Les secteurs de la vente au détail, du tourisme et de la restauration ont été particulièrement affaiblis, tandis que le phénomène a peu touché les secteurs professionnels. Après deux ans de démissions, les données sont revenues aux valeurs prépandémiques cette année.
Cela veut-il dire que le choc de la pandémie a eu des effets inverses sur les ambitions professionnelles aux États-Unis et au Canada ? Pas nécessairement. Il faut prendre en considération la qualité des mesures sociales ici (salaire minimum, assurance-emploi, congés parentaux, prestations pour enfants, crédits d’impôt), qui n’obligent pas à cumuler trois jobs pour arriver à boucler les fins de mois.

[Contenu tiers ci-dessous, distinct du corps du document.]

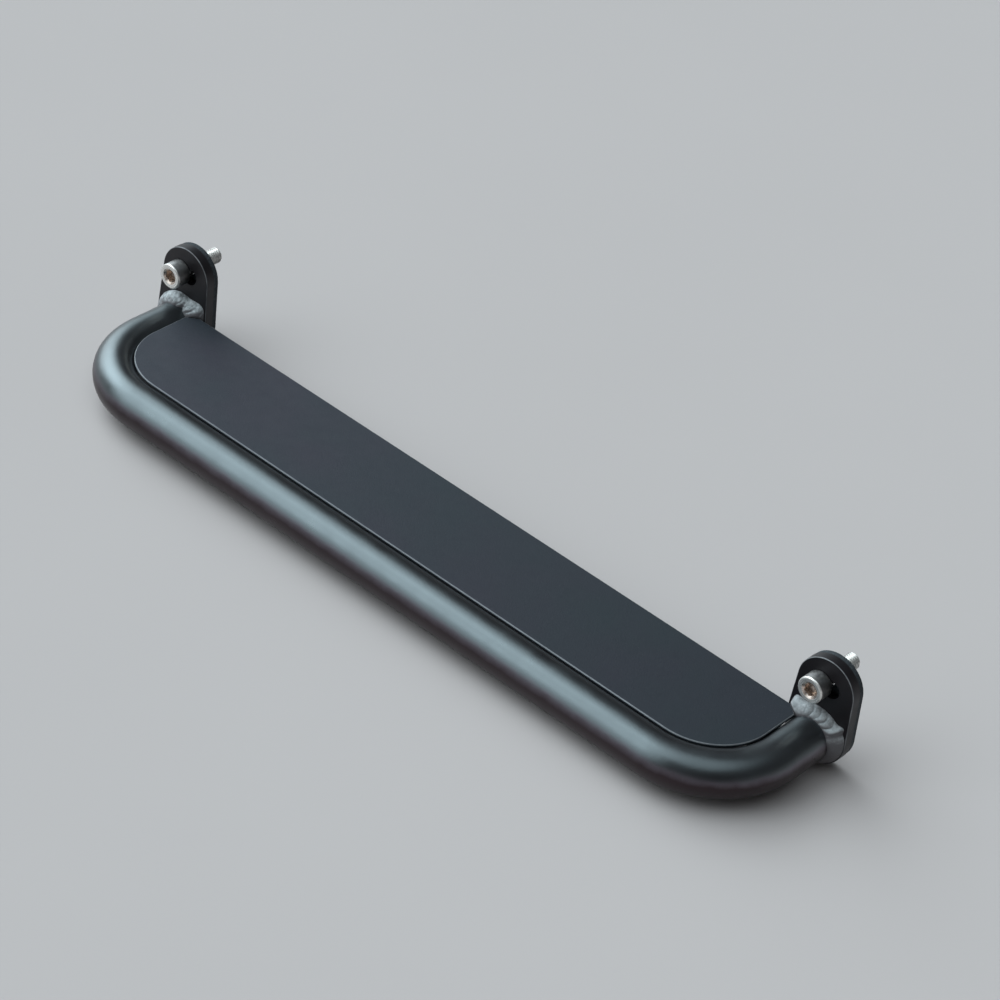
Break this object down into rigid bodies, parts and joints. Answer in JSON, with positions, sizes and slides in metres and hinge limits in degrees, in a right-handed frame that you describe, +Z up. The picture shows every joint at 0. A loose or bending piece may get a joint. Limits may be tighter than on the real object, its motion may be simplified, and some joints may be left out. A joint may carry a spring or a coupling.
{
  "type": "cargo bike running board",
  "caption": "Side footboard for a longtail cargo bike: a bent tube hoop welded to slotted lugs, with a plain deck plate nested inside it and bolts standing out at the frame side.",
  "frame": {"origin": "midway between the axes of the two fixing bolts, on the plane where the board's pads seat on the bike frame", "axes": "+X towards the front of the bike, +Z up, +Y inboard along the bolts; the board reaches out to -Y"},
  "size_m": [0.433, 0.1031, 0.0557],
  "materials": {
    "frame_paint": "satin",
    "weld_paint": "satin",
    "deck_coating": "matte",
    "pad_rubber": "matte",
    "stainless": "polished"
  },
  "bodies": {
    "root": {"hoop_tube": "frame_paint", "inner_rail": "frame_paint", "cross_bar_rear": "frame_paint", "cross_bar_mid": "frame_paint", "cross_bar_front": "frame_paint", "lug_rear": "frame_paint", "lug_front": "frame_paint", "weld_rear": "weld_paint", "weld_front": "weld_paint", "deck_plate": "deck_coating", "spacer_rear": "pad_rubber", "spacer_front": "pad_rubber", "bolt_rear": "stainless", "bolt_front": "stainless"}
  },
  "joints": []
}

Aux États-Unis, le phénomène a été salutaire, parce que des travailleurs au bas de l’échelle ont bel et bien trouvé de meilleurs salaires et conditions d’emploi — le bond le plus élevé dans la dernière décennie, selon la Réserve fédérale d’Atlanta, qui compile ces données. Le salaire horaire moyen des employés de la restauration et de l’hôtellerie a augmenté de 28 % de la fin 2020 à la fin 2022, bien au-delà de l’inflation et de la croissance générale des salaires.

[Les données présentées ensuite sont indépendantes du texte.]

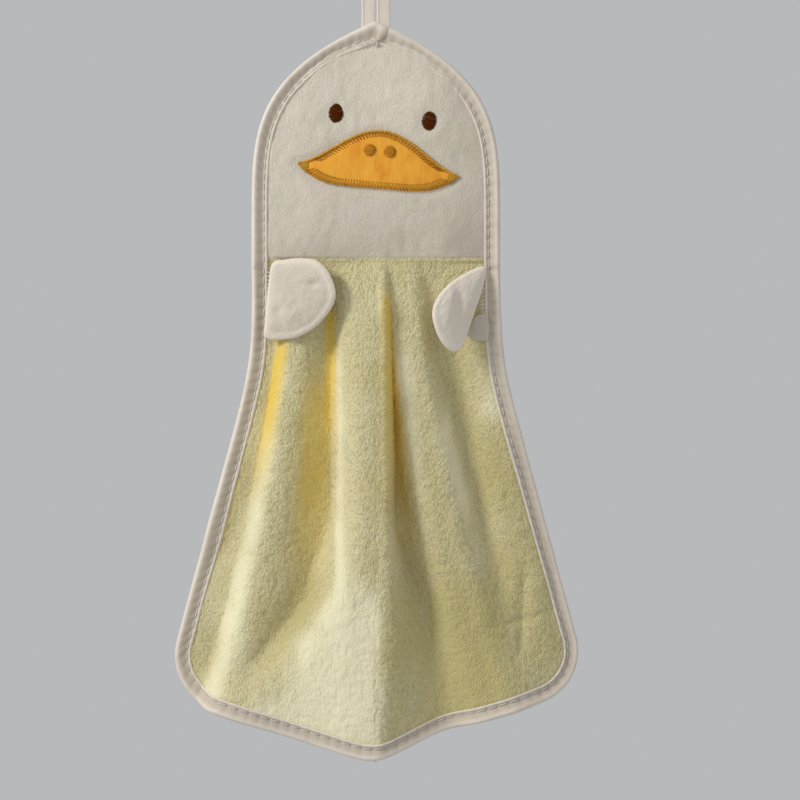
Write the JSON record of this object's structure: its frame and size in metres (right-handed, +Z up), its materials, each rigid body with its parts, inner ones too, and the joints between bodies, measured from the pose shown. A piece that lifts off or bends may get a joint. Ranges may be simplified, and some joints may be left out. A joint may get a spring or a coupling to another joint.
{
  "type": "hanging hand towel",
  "caption": "Hanging baby hand towel with a duck's face: bound plush head, applique beak, pleated fleece skirt, small side wings and a tape loop for a hook.",
  "frame": {"origin": "top of the inside of the loop, where it bears on a hook", "axes": "+Z up, -Y out of the face towards the viewer, +X to the viewer's right"},
  "size_m": [0.231, 0.0358, 0.4824],
  "materials": {
    "cream_tape": "plain-woven cotton tape",
    "cream_thread": "sewing thread",
    "white_plush": "short-pile coral plush",
    "yellow_fleece": "coral fleece pile",
    "orange_felt": "short-nap felt",
    "orange_thread": "satin stitching",
    "gold_thread": "satin stitching",
    "brown_thread": "satin stitching"
  },
  "bodies": {
    "loop": {"hanging_loop": "cream_tape"},
    "head": {"loop_bar_tack": "cream_thread", "head_front_panel": "white_plush", "head_back_panel": "white_plush", "head_binding_left": "cream_tape", "head_binding_right": "cream_tape", "head_binding_stitching": "cream_thread", "beak_patch": "orange_felt", "beak_edge_stitching": "orange_thread", "nostril_left": "gold_thread", "nostril_right": "gold_thread", "eye_left": "brown_thread", "eye_right": "brown_thread"},
    "skirt": {"seam_overlock": "cream_thread", "skirt_panel": "yellow_fleece", "skirt_binding": "cream_tape", "skirt_binding_stitching": "cream_thread", "wing_left_root_stitching": "cream_thread", "wing_right_root_stitching": "cream_thread"},
    "wing_left": {"wing_left_front": "white_plush", "wing_left_back": "white_plush"},
    "wing_right": {"wing_right_front": "white_plush", "wing_right_back": "white_plush"}
  },
  "joints": [
    {"name": "head_swing", "type": "hinge", "parent": "loop", "child": "head", "pos_m": [0, 0, -0.07], "axis": [-1, 0, 0], "range_deg": [-45, 60]},
    {"name": "skirt_fold", "type": "hinge", "parent": "head", "child": "skirt", "pos_m": [0, 0, -0.207], "axis": [-1, 0, 0], "range_deg": [-45, 60]},
    {"name": "wing_left_flap", "type": "hinge", "parent": "skirt", "child": "wing_left", "pos_m": [-0.0605, -0.0027, -0.2115], "axis": [0, 0, -1], "range_deg": [-5, 110], "stiffness_Nm_per_rad": 0.0003},
    {"name": "wing_right_flap", "type": "hinge", "parent": "skirt", "child": "wing_right", "pos_m": [0.0605, -0.0027, -0.2115], "axis": [0, 0, 1], "range_deg": [-5, 100], "stiffness_Nm_per_rad": 0.0003}
  ]
}
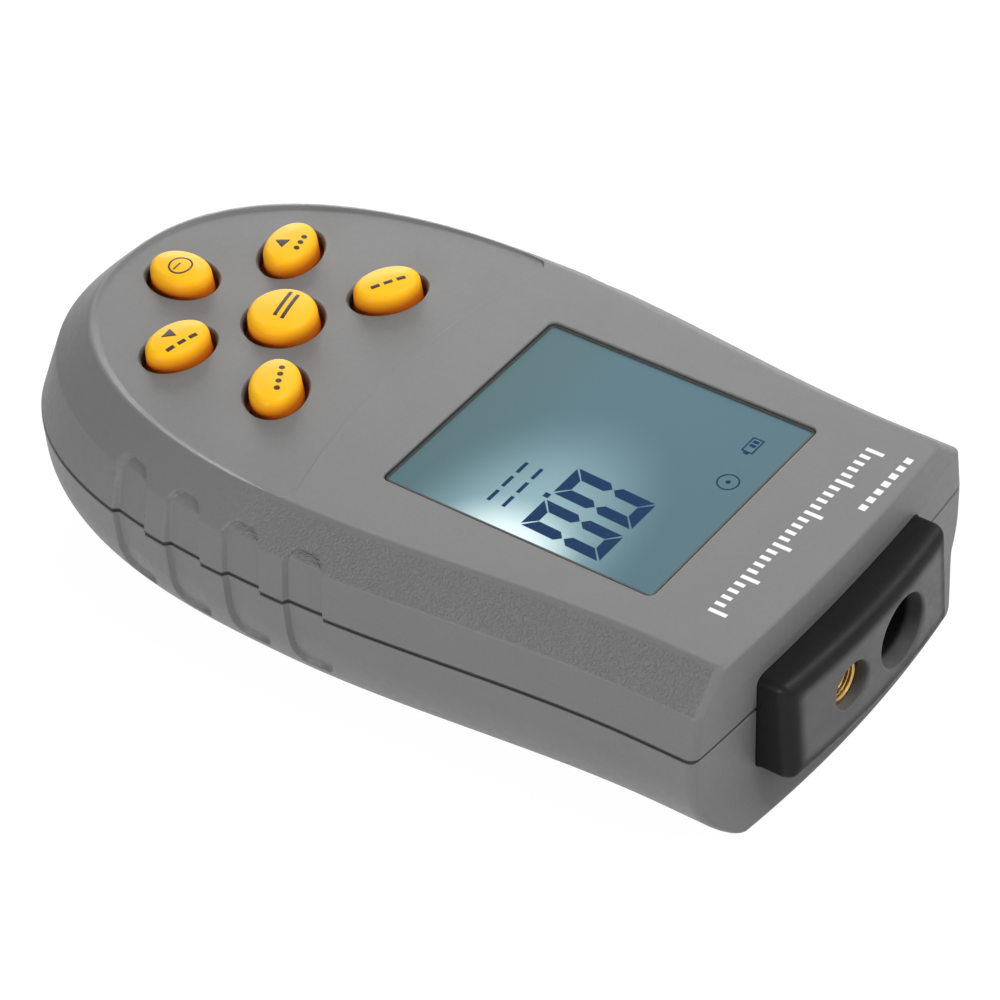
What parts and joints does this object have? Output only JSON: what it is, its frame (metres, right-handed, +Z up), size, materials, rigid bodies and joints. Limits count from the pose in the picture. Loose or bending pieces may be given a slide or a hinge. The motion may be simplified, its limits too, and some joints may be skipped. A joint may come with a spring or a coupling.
{
  "type": "laser tachometer",
  "caption": "Hand-held laser tachometer: rounded grey case with grip flutes, window display, yellow keys, sensor block with two apertures and a sliding battery door.",
  "frame": {"origin": "under the middle of the object's bounding box, on the surface that its back lies on", "axes": "+Y from the handle end to the sensor end, +Z up out of the display, +X to the right of someone who holds it with the display towards them"},
  "size_m": [0.0704, 0.13, 0.0315],
  "materials": {
    "case_grey": "moulded, fine grain on the bevel",
    "block_black": "moulded, low gloss",
    "lens_clear": "clear, polished",
    "lcd_teal": "backlit liquid crystal behind a polariser",
    "white_plastic": "diffusing",
    "zebra_rubber": "layered",
    "board_green": "solder mask",
    "screw_steel": "zinc plated",
    "mat_rubber": "silicone, matt",
    "pad_gold": "plated",
    "barrel_brass": "turned",
    "optic_clear": "polished",
    "black_plastic": "moulded",
    "battery_can": "printed can",
    "lead_red": "insulated wire",
    "carbon_black": "matt",
    "foam_grey": "open foam",
    "capacitor_sleeve": "shrink sleeve",
    "key_rubber": "silicone, satin"
  },
  "bodies": {
    "case": {"top_shell": "case_grey", "bottom_shell": "case_grey", "sensor_block": "block_black", "display_lens": "lens_clear", "lcd_glass": "lcd_teal", "lcd_frame": "white_plastic", "backlight_panel": "white_plastic", "contact_strip": "zebra_rubber", "main_board": "board_green", "board_screws": "screw_steel", "case_screws": "screw_steel", "keypad_mat": "mat_rubber", "contact_pads": "pad_gold", "laser_barrel": "barrel_brass", "laser_lens": "optic_clear", "laser_diode": "barrel_brass", "receiver_lens": "optic_clear", "photodiode": "black_plastic", "sensor_board": "board_green", "board_connector": "black_plastic", "battery": "battery_can", "battery_snap": "black_plastic", "battery_lead_red": "lead_red", "battery_lead_black": "carbon_black", "foam_pad": "foam_grey", "controller_chip": "black_plastic", "crystal": "screw_steel", "capacitor": "capacitor_sleeve"},
    "door": {"battery_door": "case_grey"},
    "button_centre": {"key_centre": "key_rubber", "pill_centre": "carbon_black"},
    "button_upper_right": {"key_upper_right": "key_rubber", "pill_upper_right": "carbon_black"},
    "button_upper_left": {"key_upper_left": "key_rubber", "pill_upper_left": "carbon_black"},
    "button_lower_right": {"key_lower_right": "key_rubber", "pill_lower_right": "carbon_black"},
    "button_lower_left": {"key_lower_left": "key_rubber", "pill_lower_left": "carbon_black"},
    "button_end_button": {"key_end_button": "key_rubber", "pill_end_button": "carbon_black"}
  },
  "joints": [
    {"name": "battery_door_slide", "type": "slide", "parent": "case", "child": "door", "axis": [0, -1, 0], "range_m": [0, 0.056]},
    {"name": "press_centre", "type": "slide", "parent": "case", "child": "button_centre", "axis": [0, 0, -1], "range_m": [0, 0.001], "stiffness_N_per_m": 1000, "springref_m": -0.0004},
    {"name": "press_upper_right", "type": "slide", "parent": "case", "child": "button_upper_right", "axis": [0, 0, -1], "range_m": [0, 0.001], "stiffness_N_per_m": 1000, "springref_m": -0.0004},
    {"name": "press_upper_left", "type": "slide", "parent": "case", "child": "button_upper_left", "axis": [0, 0, -1], "range_m": [0, 0.001], "stiffness_N_per_m": 1000, "springref_m": -0.0004},
    {"name": "press_lower_right", "type": "slide", "parent": "case", "child": "button_lower_right", "axis": [0, 0, -1], "range_m": [0, 0.001], "stiffness_N_per_m": 1000, "springref_m": -0.0004},
    {"name": "press_lower_left", "type": "slide", "parent": "case", "child": "button_lower_left", "axis": [0, 0, -1], "range_m": [0, 0.001], "stiffness_N_per_m": 1000, "springref_m": -0.0004},
    {"name": "press_end_button", "type": "slide", "parent": "case", "child": "button_end_button", "axis": [0, 0, -1], "range_m": [0, 0.001], "stiffness_N_per_m": 1000, "springref_m": -0.0004}
  ]
}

L’économiste Arindrajit Dube, connu pour ses études sur les bienfaits de la hausse du salaire minimum, constate même qu’après s’être creusé pendant quatre décennies, l’écart de rémunération entre les travailleurs du haut et du bas de l’échelle a diminué d’un quart en seulement deux ans.

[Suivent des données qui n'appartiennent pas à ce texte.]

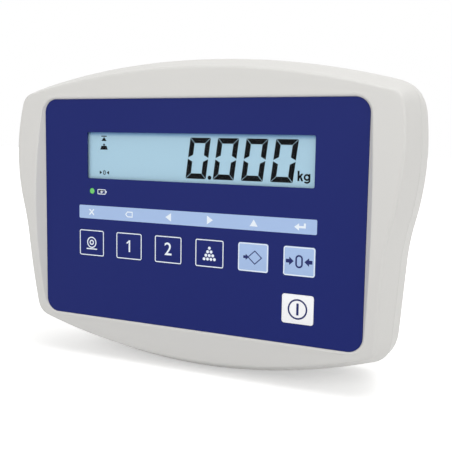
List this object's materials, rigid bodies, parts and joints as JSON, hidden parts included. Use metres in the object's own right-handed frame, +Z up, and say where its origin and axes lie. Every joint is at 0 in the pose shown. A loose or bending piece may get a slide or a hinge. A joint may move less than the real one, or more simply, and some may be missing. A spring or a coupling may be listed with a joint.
{
  "type": "weighing indicator",
  "caption": "Plastic weighing indicator with a segment display, a membrane key panel, a rear battery door and a connector bay with a cable gland.",
  "frame": {"origin": "middle of the base, on the surface that the feet stand on", "axes": "+X to the user's right, +Y away from the user into the panel, +Z up"},
  "size_m": [0.2792, 0.0763, 0.2003],
  "materials": {
    "shell": "fine textured moulding",
    "panel_film": "satin printed film",
    "key_light": "satin printed film",
    "key_white": "satin printed film",
    "clear_window": "polished, clear",
    "black_rubber": "matt",
    "zinc_steel": "bright zinc plate",
    "black_plastic": "moulded",
    "led_green": "tinted clear resin",
    "lcd_ink": "flat",
    "lcd_glass": "polished",
    "white_plastic": "diffusing",
    "circuit_board": "solder mask",
    "contact": "bright",
    "ribbon": "flexible",
    "capacitor_sleeve": "shrink sleeve",
    "alu": "extruded",
    "fuse_glass": "clear",
    "battery_case": "moulded",
    "lead_jacket": "smooth"
  },
  "bodies": {
    "case": {"front_shell": "shell", "rear_shell": "shell", "keypad_overlay": "panel_film", "display_window": "clear_window", "case_seal": "black_rubber", "gland_seal": "black_rubber", "rubber_feet": "black_rubber", "case_screws": "zinc_steel", "switch_board_screws": "zinc_steel", "lcd_board_screws": "zinc_steel", "main_board_screws": "zinc_steel", "serial_standoffs": "zinc_steel", "dc_jack_pin": "zinc_steel", "converter_can": "zinc_steel", "serial_connector": "zinc_steel", "switch_bodies": "black_plastic", "ribbon_plugs": "black_plastic", "processor": "black_plastic", "regulator": "black_plastic", "buzzer": "black_plastic", "dc_jack": "black_plastic", "gland_body": "black_plastic", "gland_cap": "black_plastic", "gland_nut": "black_plastic", "charge_led": "led_green", "led_lens": "led_green", "lcd_digits": "lcd_ink", "lcd_glass": "lcd_glass", "lcd_backlight": "white_plastic", "lcd_frame": "white_plastic", "switch_board": "circuit_board", "lcd_board": "circuit_board", "main_board": "circuit_board", "lcd_pins": "contact", "serial_pins": "contact", "battery_tabs": "contact", "fuse_clips": "contact", "bracket_inserts": "contact", "ribbon_cable": "ribbon", "capacitors": "capacitor_sleeve", "heat_sink": "alu", "fuse": "fuse_glass", "battery": "battery_case", "battery_leads": "lead_jacket"},
    "key_print": {"key_print": "panel_film", "plunger_print": "black_plastic"},
    "key_function": {"key_function": "panel_film", "plunger_function": "black_plastic"},
    "key_units": {"key_units": "panel_film", "plunger_units": "black_plastic"},
    "key_count": {"key_count": "panel_film", "plunger_count": "black_plastic"},
    "key_tare": {"key_tare": "key_light", "plunger_tare": "black_plastic"},
    "key_zero": {"key_zero": "key_light", "plunger_zero": "black_plastic"},
    "key_power": {"key_power": "key_white", "plunger_power": "black_plastic"},
    "battery_cover": {"battery_cover": "shell", "cover_screws": "zinc_steel"}
  },
  "joints": [
    {"name": "press_print", "type": "slide", "parent": "case", "child": "key_print", "axis": [0, 1, 0], "range_m": [0, 0.0004], "stiffness_N_per_m": 4000},
    {"name": "press_function", "type": "slide", "parent": "case", "child": "key_function", "axis": [0, 1, 0], "range_m": [0, 0.0004], "stiffness_N_per_m": 4000},
    {"name": "press_units", "type": "slide", "parent": "case", "child": "key_units", "axis": [0, 1, 0], "range_m": [0, 0.0004], "stiffness_N_per_m": 4000},
    {"name": "press_count", "type": "slide", "parent": "case", "child": "key_count", "axis": [0, 1, 0], "range_m": [0, 0.0004], "stiffness_N_per_m": 4000},
    {"name": "press_tare", "type": "slide", "parent": "case", "child": "key_tare", "axis": [0, 1, 0], "range_m": [0, 0.0004], "stiffness_N_per_m": 4000},
    {"name": "press_zero", "type": "slide", "parent": "case", "child": "key_zero", "axis": [0, 1, 0], "range_m": [0, 0.0004], "stiffness_N_per_m": 4000},
    {"name": "press_power", "type": "slide", "parent": "case", "child": "key_power", "axis": [0, 1, 0], "range_m": [0, 0.0004], "stiffness_N_per_m": 4000},
    {"name": "battery_cover_off", "type": "slide", "parent": "case", "child": "battery_cover", "axis": [0, 1, 0], "range_m": [0, 0.04]}
  ]
}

Mais les avancées vont-elles se maintenir ? Les « primes à l’embauche » offertes par les chaînes de restauration rapide semblent avoir disparu. Il faut regarder l’inflation des 18 derniers mois et les hausses des taux d’intérêt pour expliquer le changement.
Avec autant de factures qui grimpent, beaucoup de travailleurs auront certes l’œil sur un meilleur salaire — qui demeure au sommet des facteurs qui les font rester à un poste —, mais pourraient aussi opter pour une stabilité. D’ailleurs, les patrons, devant la montée des coûts, risquent d’être plus rigides sur les augmentations de salaire.